§ **STATED TASK**: Reproduce the listing that follows with no differences at all.

§ **INPUT ROWS**:
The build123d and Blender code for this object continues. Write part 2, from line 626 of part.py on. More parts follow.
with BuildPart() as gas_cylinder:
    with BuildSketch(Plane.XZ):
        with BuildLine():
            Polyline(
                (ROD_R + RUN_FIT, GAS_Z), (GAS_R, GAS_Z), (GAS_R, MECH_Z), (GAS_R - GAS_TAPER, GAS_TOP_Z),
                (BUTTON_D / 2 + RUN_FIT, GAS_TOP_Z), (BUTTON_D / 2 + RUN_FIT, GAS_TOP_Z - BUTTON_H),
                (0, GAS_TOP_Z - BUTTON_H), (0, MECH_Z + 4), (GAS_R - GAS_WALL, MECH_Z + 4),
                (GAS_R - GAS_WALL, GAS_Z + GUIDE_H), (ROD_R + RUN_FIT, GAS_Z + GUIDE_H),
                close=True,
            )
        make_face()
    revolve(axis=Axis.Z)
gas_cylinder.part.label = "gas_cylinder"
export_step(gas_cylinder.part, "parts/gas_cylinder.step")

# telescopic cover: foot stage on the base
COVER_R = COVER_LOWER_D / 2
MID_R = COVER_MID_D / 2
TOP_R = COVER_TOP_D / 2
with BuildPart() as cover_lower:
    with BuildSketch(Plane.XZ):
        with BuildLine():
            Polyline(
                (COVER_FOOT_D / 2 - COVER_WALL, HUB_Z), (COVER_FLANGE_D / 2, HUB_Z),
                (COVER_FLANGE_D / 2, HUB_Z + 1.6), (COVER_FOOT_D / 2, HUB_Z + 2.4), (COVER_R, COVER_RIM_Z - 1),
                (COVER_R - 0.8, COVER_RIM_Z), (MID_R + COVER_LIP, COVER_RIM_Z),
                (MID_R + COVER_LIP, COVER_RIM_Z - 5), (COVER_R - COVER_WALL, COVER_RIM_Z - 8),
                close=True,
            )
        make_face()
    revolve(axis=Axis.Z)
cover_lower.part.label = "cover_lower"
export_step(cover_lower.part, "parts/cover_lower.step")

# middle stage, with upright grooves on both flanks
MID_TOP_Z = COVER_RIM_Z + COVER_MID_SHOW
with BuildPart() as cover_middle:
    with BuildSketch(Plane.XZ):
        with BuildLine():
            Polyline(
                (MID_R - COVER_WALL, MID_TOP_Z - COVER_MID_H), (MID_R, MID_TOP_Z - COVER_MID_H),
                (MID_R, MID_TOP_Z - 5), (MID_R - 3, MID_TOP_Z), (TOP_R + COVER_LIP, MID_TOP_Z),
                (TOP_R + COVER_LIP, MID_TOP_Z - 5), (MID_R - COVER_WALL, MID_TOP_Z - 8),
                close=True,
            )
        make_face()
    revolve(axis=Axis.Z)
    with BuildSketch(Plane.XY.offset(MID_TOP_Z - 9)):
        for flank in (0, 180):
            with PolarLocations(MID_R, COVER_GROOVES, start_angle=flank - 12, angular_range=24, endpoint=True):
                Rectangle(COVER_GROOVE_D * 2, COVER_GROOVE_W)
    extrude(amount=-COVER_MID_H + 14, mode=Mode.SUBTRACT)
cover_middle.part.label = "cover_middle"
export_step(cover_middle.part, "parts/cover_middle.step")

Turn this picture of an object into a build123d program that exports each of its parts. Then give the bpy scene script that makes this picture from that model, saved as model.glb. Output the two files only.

§ **CORRECT ANSWER**:
The build123d and Blender code for this object continues. Write part 2, from line 626 of part.py on. More parts follow.
with BuildPart() as gas_cylinder:
    with BuildSketch(Plane.XZ):
        with BuildLine():
            Polyline(
                (ROD_R + RUN_FIT, GAS_Z), (GAS_R, GAS_Z), (GAS_R, MECH_Z), (GAS_R - GAS_TAPER, GAS_TOP_Z),
                (BUTTON_D / 2 + RUN_FIT, GAS_TOP_Z), (BUTTON_D / 2 + RUN_FIT, GAS_TOP_Z - BUTTON_H),
                (0, GAS_TOP_Z - BUTTON_H), (0, MECH_Z + 4), (GAS_R - GAS_WALL, MECH_Z + 4),
                (GAS_R - GAS_WALL, GAS_Z + GUIDE_H), (ROD_R + RUN_FIT, GAS_Z + GUIDE_H),
                close=True,
            )
        make_face()
    revolve(axis=Axis.Z)
gas_cylinder.part.label = "gas_cylinder"
export_step(gas_cylinder.part, "parts/gas_cylinder.step")

# telescopic cover: foot stage on the base
COVER_R = COVER_LOWER_D / 2
MID_R = COVER_MID_D / 2
TOP_R = COVER_TOP_D / 2
with BuildPart() as cover_lower:
    with BuildSketch(Plane.XZ):
        with BuildLine():
            Polyline(
                (COVER_FOOT_D / 2 - COVER_WALL, HUB_Z), (COVER_FLANGE_D / 2, HUB_Z),
                (COVER_FLANGE_D / 2, HUB_Z + 1.6), (COVER_FOOT_D / 2, HUB_Z + 2.4), (COVER_R, COVER_RIM_Z - 1),
                (COVER_R - 0.8, COVER_RIM_Z), (MID_R + COVER_LIP, COVER_RIM_Z),
                (MID_R + COVER_LIP, COVER_RIM_Z - 5), (COVER_R - COVER_WALL, COVER_RIM_Z - 8),
                close=True,
            )
        make_face()
    revolve(axis=Axis.Z)
cover_lower.part.label = "cover_lower"
export_step(cover_lower.part, "parts/cover_lower.step")

# middle stage, with upright grooves on both flanks
MID_TOP_Z = COVER_RIM_Z + COVER_MID_SHOW
with BuildPart() as cover_middle:
    with BuildSketch(Plane.XZ):
        with BuildLine():
            Polyline(
                (MID_R - COVER_WALL, MID_TOP_Z - COVER_MID_H), (MID_R, MID_TOP_Z - COVER_MID_H),
                (MID_R, MID_TOP_Z - 5), (MID_R - 3, MID_TOP_Z), (TOP_R + COVER_LIP, MID_TOP_Z),
                (TOP_R + COVER_LIP, MID_TOP_Z - 5), (MID_R - COVER_WALL, MID_TOP_Z - 8),
                close=True,
            )
        make_face()
    revolve(axis=Axis.Z)
    with BuildSketch(Plane.XY.offset(MID_TOP_Z - 9)):
        for flank in (0, 180):
            with PolarLocations(MID_R, COVER_GROOVES, start_angle=flank - 12, angular_range=24, endpoint=True):
                Rectangle(COVER_GROOVE_D * 2, COVER_GROOVE_W)
    extrude(amount=-COVER_MID_H + 14, mode=Mode.SUBTRACT)
cover_middle.part.label = "cover_middle"
export_step(cover_middle.part, "parts/cover_middle.step")

Turn this picture of an object into a build123d program that exports each of its parts. Then give the bpy scene script that makes this picture from that model, saved as model.glb. Output the two files only.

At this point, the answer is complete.